To say there are plenty of obstacles and enemies to get in the way of Jett's objective to free his robotic companions is an understatement. There are turrets that fire laser balls, barrels that let loose flames, moving platforms, shifting spikes, objects that when grabbed float up in the air like helicopters, and much more.

Each level is a fun obstacle course
of fluid platforming action.
Each level is also brimming with secrets to uncover. There are approximately 25 different photos of characters, objects, and enemies within the game to collect. These are hidden throughout every level, and usually in some truly tricky spots, either requiring sublime exploration or tough jumps to collect. Nabbing all of the photos unlocks a bonus mini-game on the main menu. In addition to photos, each level records how many secrets, capsules full of Solarcells, the currency of the game, Jett uncovers as well.
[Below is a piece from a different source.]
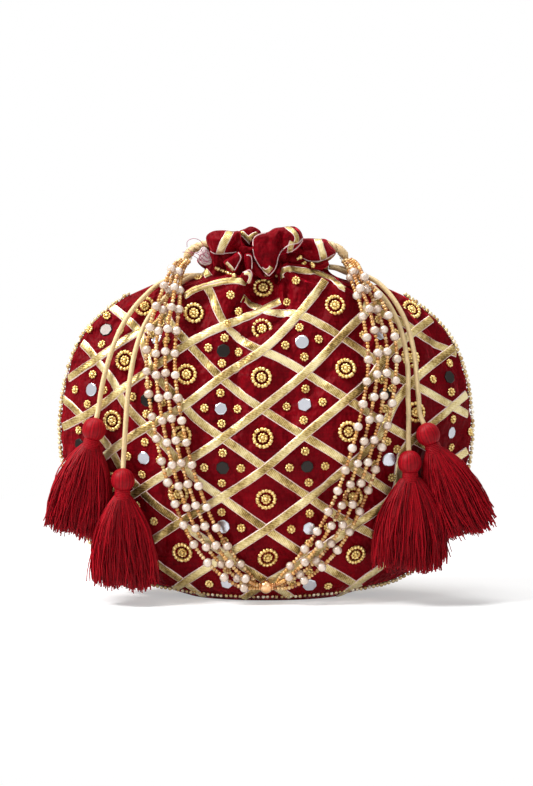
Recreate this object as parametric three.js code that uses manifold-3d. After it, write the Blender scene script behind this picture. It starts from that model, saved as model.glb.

Regardless, Jett Rocket II: The Wrath of Taikai can deceitfully lead players to believe the game is rather on the short side. After all, the 15 levels, 3 bosses, and side games don't take too long to complete. However, once the main game is beaten, a new unlockable mode opens up. This new Mirror Mode tasks players with entering remixed versions of the main game's levels, only this time Jett needs to collect five Golden Solarcells to unlock the captive robotic creature held up in its cage at the end of the level. This no doubt extends the replay value considerably, and it simultaneously alleviated any worries I had of consumers not getting their money's worth by picking the game. The fact of the matter is that the content in Jett Rocket II justifies the cost easily.

The bosses might look the same,
but each have their own tactics.
Jett has an arsenal of moves and technology to assist him on his adventure. For one, he can jump once and then curl up to jump again, using this move as an attack on enemies. He can also make like Mario and perform wall jumps. In certain levels there are Jettpack upgrades (Jettpack-- get it? har-har) that allow Jett to have more functionality, such as blasting off into the air with the rocket attachment, summoning platforms that move in the direction Jett is looking, and a helmet that allows Jett to swim underwater for a limited time. While Jett's move set isn't filled with a great variety, it does allow for an accessible control scheme for beginners and experts alike. Perhaps my only complaint with how Jett feels when controlling him is that his speed is just a few notches too slow for my liking. I would have preferred him to run a little bit faster.

Jett frees the robot from its
incarceration, finishing the level.
Speaking of speed, Jett Rocket II runs really well on the Nintendo 3DS, as you would expect out of Shin'en. The game is locked at a steady 60 frames per second, even with the 3D slider turned up. However, the 3D effect isn't as pronounced as other games on the system. I wanted to see more depth within the screen. As for the aesthetics, Jett himself looks a little too plastic doll-like and a bit generic as a character. Bosses sadly simply appear to be palette swaps, despite their attacking tactics and patterns being entirely unalike. Backgrounds are detailed well, and things like lighting and textures are tremendous for a 3DSWare game.

A mini-game like this
breaks up each world.
Jett Rocket II: The Wrath of Taikai is a recommended game for Nintendo 3DS owners to add to their digital collection. It has plenty of variety and challenge in its levels, well placed secrets, and impressive tech behind it. While it has its problems (e.g. slow character movement, only one save slot, occasional camera annoyances), Jett Rocket II is a must for platforming fans of all ages. Godspeed, Jett. Godspeed.